Given information:
"""

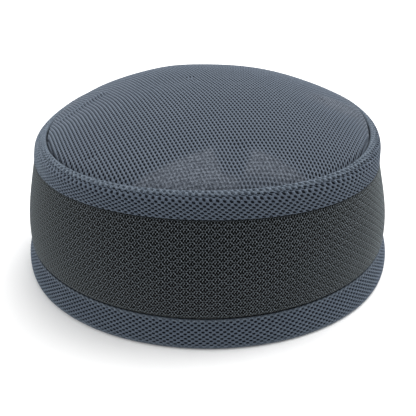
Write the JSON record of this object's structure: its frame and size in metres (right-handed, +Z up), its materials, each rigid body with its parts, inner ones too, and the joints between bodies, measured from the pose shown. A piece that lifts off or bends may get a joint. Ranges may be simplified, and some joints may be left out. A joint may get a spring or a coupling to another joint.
{
  "type": "kufi",
  "caption": "Round brimless kufi cap of airy mesh cloth: a low domed slate crown over a slate shoulder band, a bulging charcoal middle band and a slate hem.",
  "frame": {"origin": "centre of the open rim, on the surface that the cap lies on", "axes": "+Z up through the crown, front of the cap towards -Y, +X to the right of someone who looks at its front"},
  "size_m": [0.1932, 0.1918, 0.0939],
  "materials": {
    "slate_mesh": "dull knitted mesh with small staggered holes, slate blue-grey",
    "charcoal_net": "dull fine hexagonal net, charcoal"
  },
  "bodies": {
    "root": {"crown": "slate_mesh", "shoulder_band": "slate_mesh", "middle_band": "charcoal_net", "hem_band": "slate_mesh"}
  },
  "joints": []
}
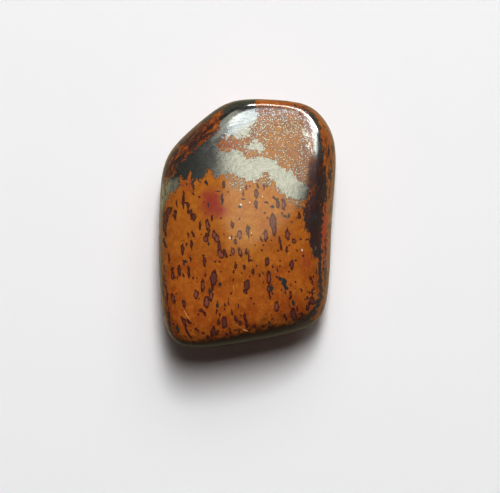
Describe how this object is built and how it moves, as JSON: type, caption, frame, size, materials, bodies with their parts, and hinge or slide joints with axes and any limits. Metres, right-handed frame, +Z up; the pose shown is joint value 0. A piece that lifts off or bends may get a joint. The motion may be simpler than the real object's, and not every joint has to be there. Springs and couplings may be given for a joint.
{
  "type": "tumbled mugglestone",
  "caption": "Flat rounded tumbled pebble of orange jasper crossed by silver-grey hematite, with worn facets, lying on a small flat spot.",
  "frame": {"origin": "under the middle of the stone's outline, on the surface that it rests on", "axes": "+Z up through the flat of the stone, +Y along its length from the broad foot to the narrower head, +X to the right seen from above"},
  "size_m": [0.0178, 0.0248, 0.0109],
  "materials": {
    "polished_stone": "polished by tumbling, orange-brown jasper with dark purple flecks and mirror-like hematite bands"
  },
  "bodies": {
    "root": {"mugglestone": "polished_stone"}
  },
  "joints": []
}
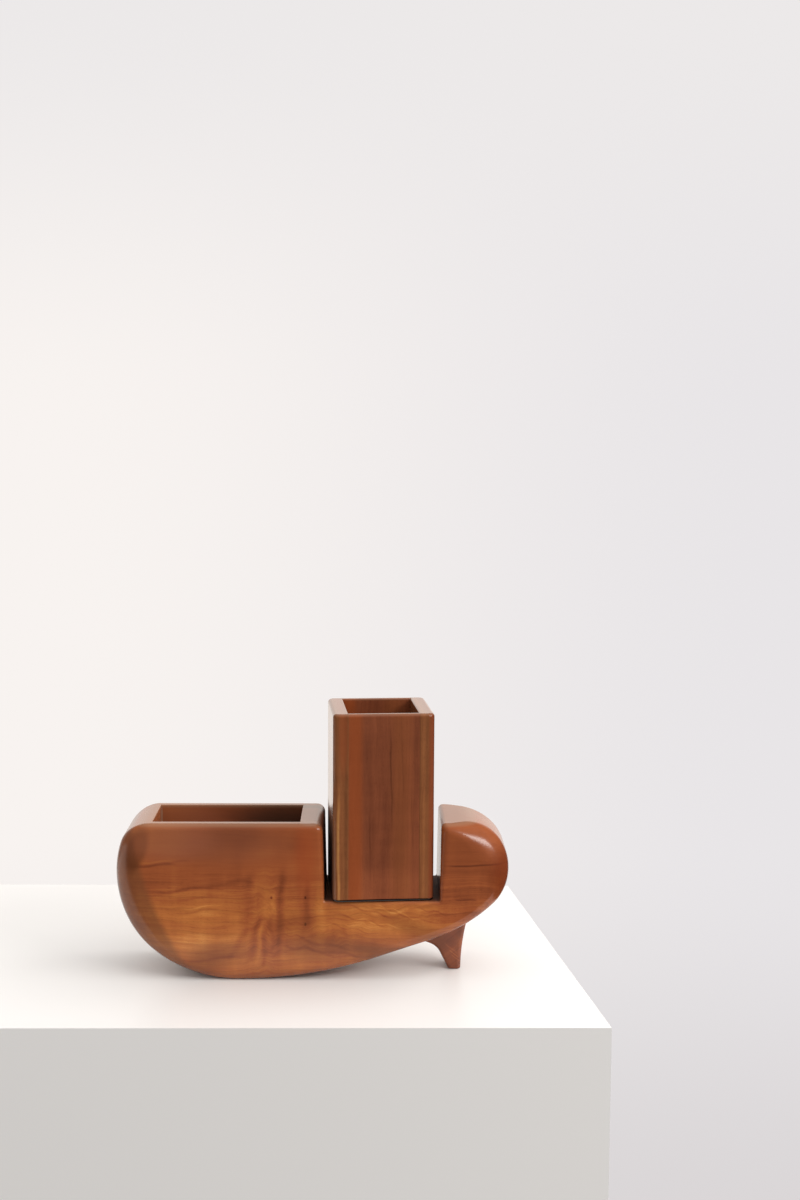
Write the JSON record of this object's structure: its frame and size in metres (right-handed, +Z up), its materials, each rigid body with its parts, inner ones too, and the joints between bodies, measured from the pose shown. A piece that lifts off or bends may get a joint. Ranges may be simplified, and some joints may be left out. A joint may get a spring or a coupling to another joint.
{
  "type": "wooden pen stand with tray",
  "caption": "Carved wooden desk stand with an open tray, a slot holding a loose square pen cup, a rounded head and a small fin-shaped foot.",
  "frame": {"origin": "on the surface the stand rests on, under the middle of its length and of its depth", "axes": "+X along the length, from the tray end to the head; -Y out of the front face; +Z up"},
  "size_m": [0.2048, 0.0558, 0.1405],
  "materials": {
    "body_wood": "clear satin lacquer on a red-brown hardwood, grain along the body",
    "foot_wood": "clear satin lacquer on a darker piece of the same hardwood",
    "pin_wood": "bare hardwood dowel",
    "cup_wood": "clear satin lacquer on a dark red-brown hardwood, upright grain"
  },
  "bodies": {
    "stand": {"body_core": "body_wood", "front_cheek": "body_wood", "back_cheek": "body_wood", "foot": "foot_wood", "foot_pin_1": "pin_wood", "foot_pin_2": "pin_wood"},
    "cup": {"cup_left_wall": "cup_wood", "cup_right_wall": "cup_wood", "cup_front_panel": "cup_wood", "cup_back_panel": "cup_wood", "cup_base": "cup_wood"}
  },
  "joints": [
    {"name": "cup_lift", "type": "slide", "parent": "stand", "child": "cup", "axis": [0, 0, 1], "range_m": [0, 0.05]}
  ]
}
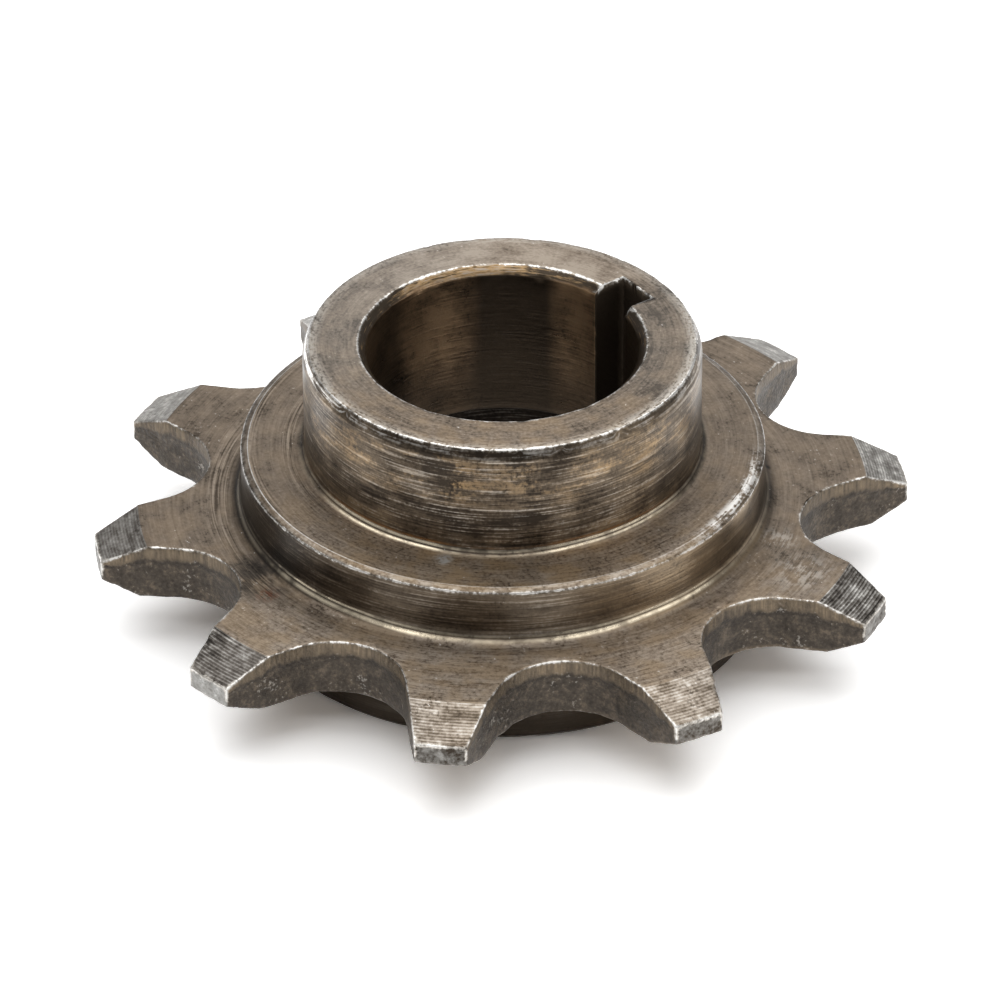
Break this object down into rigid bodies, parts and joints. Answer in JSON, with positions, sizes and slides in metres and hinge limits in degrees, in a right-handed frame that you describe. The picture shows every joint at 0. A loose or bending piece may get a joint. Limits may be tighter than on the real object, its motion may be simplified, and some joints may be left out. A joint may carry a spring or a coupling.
{
  "type": "chain sprocket",
  "caption": "Small steel roller-chain sprocket with chamfered teeth, stepped flange, tall keyed hub and lower boss.",
  "frame": {"origin": "on the bore axis at the lower boss's flat face, which the part stands on", "axes": "+Z along the bore axis, from the boss face up through the toothed plate to the hub; +Y from the bore axis through the middle of the keyway; +X completes the right-handed frame"},
  "size_m": [0.0454, 0.0454, 0.0166],
  "materials": {
    "steel": "turned carbon steel, oil-darkened to a warm brown grey, with bright worn edges, feed marks and nicks"
  },
  "bodies": {
    "root": {"sprocket": "steel"}
  },
  "joints": []
}
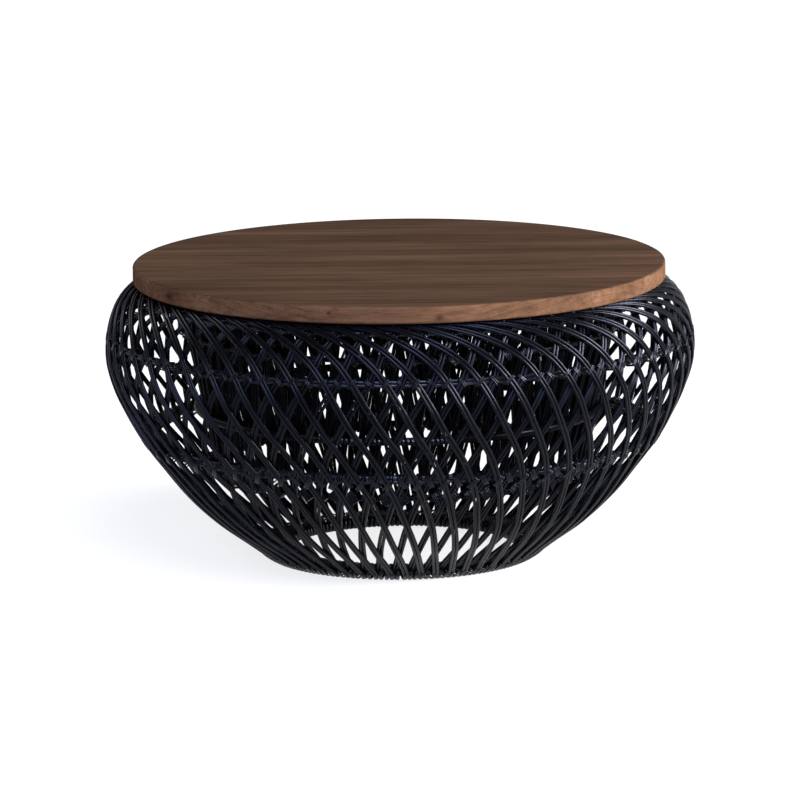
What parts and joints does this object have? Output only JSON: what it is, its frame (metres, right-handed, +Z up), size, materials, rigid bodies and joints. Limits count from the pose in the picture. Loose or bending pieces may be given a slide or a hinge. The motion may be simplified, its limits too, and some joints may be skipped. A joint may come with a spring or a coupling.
{
  "type": "wicker coffee table",
  "caption": "Low round coffee table: a swirling double-walled basket of black canes on a bound base ring, with a round wooden plank top that lifts off.",
  "frame": {"origin": "on the floor, under the middle of the table", "axes": "+Z up; the boards of the top run along X; -Y is the front; the table is round, so front and sides differ only in the run of the boards"},
  "size_m": [0.8002, 0.8002, 0.403],
  "materials": {
    "top_wood": "oiled, satin, with a straight fine grain",
    "batten_wood": "planed, unfinished",
    "dowel_wood": "plain",
    "screw_steel": "zinc plated",
    "black_cane": "black lacquer, satin",
    "black_binding": "black lacquer, satin, split cane strip"
  },
  "bodies": {
    "basket": {"base_ring": "black_cane", "base_ring_binding": "black_binding", "belly_hoop_lower_rod": "black_cane", "belly_hoop_upper_rod": "black_cane", "belly_lashings": "black_binding", "crest_hoop": "black_cane", "crest_lashings": "black_binding", "drum_left_canes_1": "black_cane", "drum_left_canes_2": "black_cane", "drum_left_canes_3": "black_cane", "drum_left_canes_4": "black_cane", "drum_lower_hoop": "black_cane", "drum_lower_lashings": "black_binding", "drum_middle_binding": "black_binding", "drum_middle_hoop": "black_cane", "drum_right_canes_1": "black_cane", "drum_right_canes_2": "black_cane", "drum_right_canes_3": "black_cane", "drum_right_canes_4": "black_cane", "drum_top_hoop": "black_cane", "drum_upper_hoop": "black_cane", "drum_upper_lashings": "black_binding", "lower_hoop_lower_rod": "black_cane", "lower_hoop_upper_rod": "black_cane", "lower_lashings": "black_binding", "outer_left_canes_1": "black_cane", "outer_left_canes_2": "black_cane", "outer_left_canes_3": "black_cane", "outer_left_canes_4": "black_cane", "outer_left_canes_5": "black_cane", "outer_left_canes_6": "black_cane", "outer_right_canes_1": "black_cane", "outer_right_canes_2": "black_cane", "outer_right_canes_3": "black_cane", "outer_right_canes_4": "black_cane", "outer_right_canes_5": "black_cane", "outer_right_canes_6": "black_cane"},
    "top": {"batten_screws": "screw_steel", "board_dowels": "dowel_wood", "left_batten": "batten_wood", "right_batten": "batten_wood", "top_board_1": "top_wood", "top_board_2": "top_wood", "top_board_3": "top_wood", "top_board_4": "top_wood", "top_board_5": "top_wood", "top_board_6": "top_wood", "top_board_7": "top_wood"}
  },
  "joints": [
    {"name": "top_lift", "type": "slide", "parent": "basket", "child": "top", "axis": [0, 0, 1], "range_m": [0, 0.12]}
  ]
}
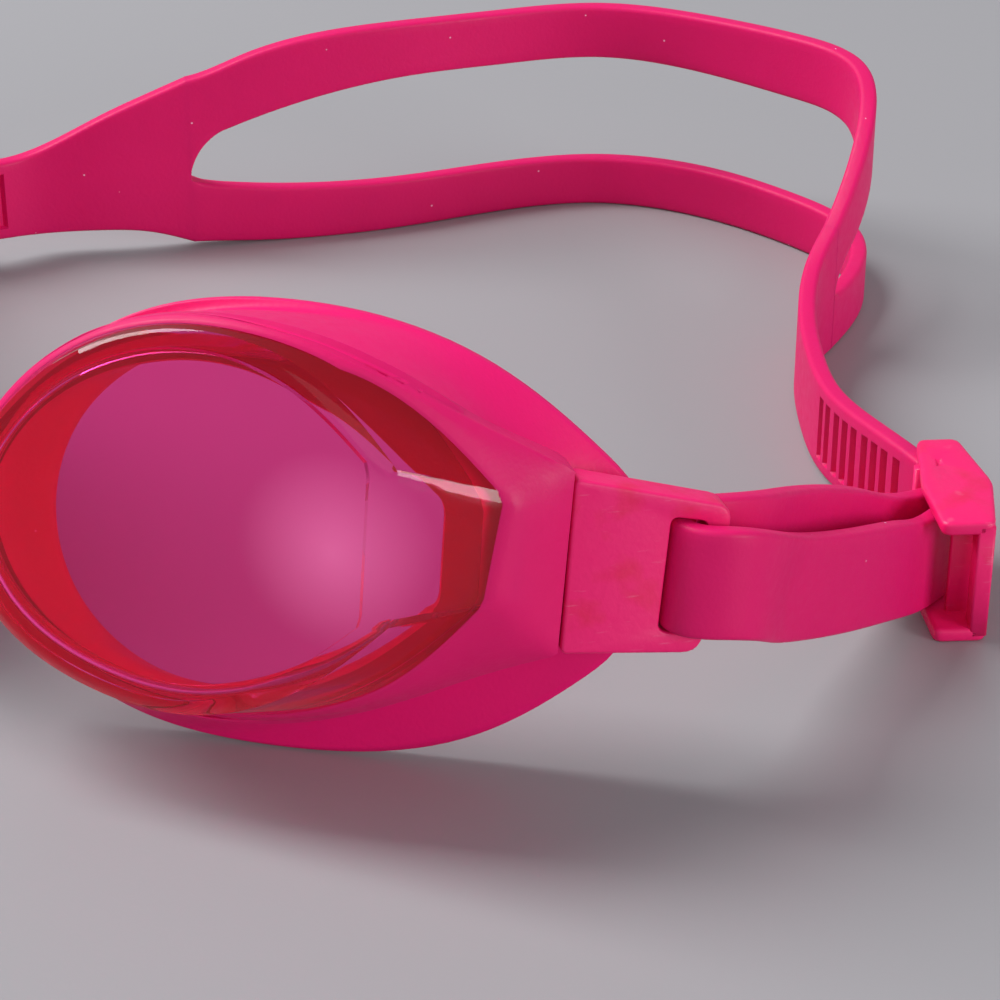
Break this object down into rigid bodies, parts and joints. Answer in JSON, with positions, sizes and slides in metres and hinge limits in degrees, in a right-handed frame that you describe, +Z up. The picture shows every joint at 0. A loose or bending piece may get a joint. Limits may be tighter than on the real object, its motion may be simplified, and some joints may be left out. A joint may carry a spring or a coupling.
{
  "type": "swim goggles",
  "caption": "Swim goggles with tinted oval lenses, soft eye seals, a flexible nose bridge, temple clips and a split silicone head strap with sliding buckles.",
  "frame": {"origin": "middle of the bounding box, on the surface that the goggles stand on", "axes": "+X is the wearer's left, +Y is from the lenses to the back of the head, +Z is up"},
  "size_m": [0.1396, 0.1294, 0.043],
  "materials": {
    "lens_tint": "clear polycarbonate tinted magenta, polished",
    "gasket_silicone": "soft satin silicone",
    "frame_satin": "satin moulded plastic",
    "clip_plastic": "satin hard plastic, lightly scratched",
    "bridge_silicone": "soft satin silicone",
    "strap_silicone": "smooth satin silicone",
    "buckle_plastic": "satin moulded plastic"
  },
  "bodies": {
    "left_side": {"left_lens": "lens_tint", "left_gasket": "gasket_silicone", "left_frame": "frame_satin", "left_temple_clip": "clip_plastic", "nose_bridge": "bridge_silicone", "head_strap": "strap_silicone"},
    "right_side": {"right_lens": "lens_tint", "right_gasket": "gasket_silicone", "right_frame": "frame_satin", "right_temple_clip": "clip_plastic"},
    "left_slide": {"left_buckle": "buckle_plastic"},
    "right_slide": {"right_buckle": "buckle_plastic"}
  },
  "joints": [
    {"name": "bridge_flex", "type": "hinge", "parent": "left_side", "child": "right_side", "pos_m": [-0.00095, -0.06168, 0.02241], "axis": [0, 0, 1], "range_deg": [-10, 10], "stiffness_Nm_per_rad": 0.06, "deforming": ["nose_bridge", "head_strap"]},
    {"name": "left_buckle_slide", "type": "slide", "parent": "left_side", "child": "left_slide", "axis": [0, -0.9511, 0.309], "range_m": [0, 0.01]},
    {"name": "right_buckle_slide", "type": "slide", "parent": "right_side", "child": "right_slide", "axis": [0, -0.9, 0.436], "range_m": [0, 0.004]}
  ]
}
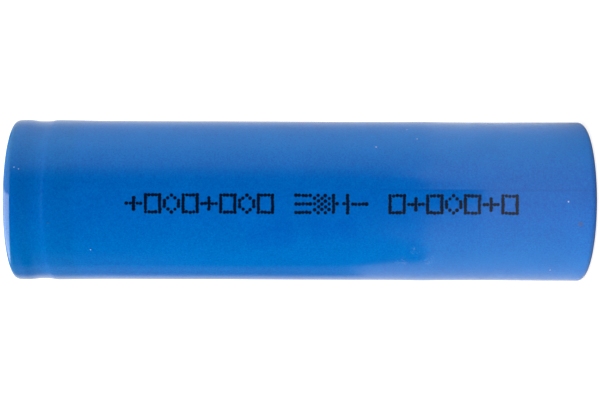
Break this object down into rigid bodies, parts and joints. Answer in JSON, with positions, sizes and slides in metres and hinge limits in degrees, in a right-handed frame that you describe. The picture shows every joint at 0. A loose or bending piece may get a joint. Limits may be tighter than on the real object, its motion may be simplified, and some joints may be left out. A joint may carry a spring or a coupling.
{
  "type": "cylindrical battery cell",
  "caption": "Cylindrical rechargeable cell: rolled electrodes in a crimped steel can with a vented cap, under a blue shrink sleeve.",
  "frame": {"origin": "middle of the flat negative base, where the cell stands", "axes": "+Z along the cell's axis, from the negative base to the positive cap; the print on the sleeve faces -Y"},
  "size_m": [0.0184, 0.0184, 0.0652],
  "materials": {
    "sleeve_film": "gloss",
    "washer_paper": "uncoated fibre paper",
    "can_steel": "drawn, nickel plated",
    "cap_steel": "pressed, nickel plated",
    "pin_steel": "rolled",
    "gasket_polymer": "moulded, natural",
    "ptc_composite": "carbon filled polymer",
    "header_aluminium": "pressed sheet",
    "insulator_board": "glass filled laminate",
    "positive_coating": "calendered coating on foil",
    "negative_coating": "calendered graphite on foil",
    "separator_film": "stretched microporous film",
    "amber_tape": "clear amber film tape",
    "lead_aluminium": "soft strip",
    "lead_nickel": "nickel strip"
  },
  "bodies": {
    "root": {"heat_shrink_sleeve": "sleeve_film", "terminal_washer": "washer_paper", "cell_can": "can_steel", "positive_cap": "cap_steel", "centre_pin": "pin_steel", "sealing_gasket": "gasket_polymer", "vent_insulator": "gasket_polymer", "ptc_ring": "ptc_composite", "vent_disc": "header_aluminium", "weld_plate": "header_aluminium", "upper_insulator": "insulator_board", "lower_insulator": "insulator_board", "positive_electrode": "positive_coating", "negative_electrode": "negative_coating", "separator_inner": "separator_film", "separator_outer": "separator_film", "roll_tape": "amber_tape", "positive_lead_tape": "amber_tape", "negative_lead_tape": "amber_tape", "positive_lead": "lead_aluminium", "negative_lead": "lead_nickel"}
  },
  "joints": []
}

"""

What to produce:
Of the lines in this listing, how many contain "only"? Reply with the number and nothing more.

The result:
2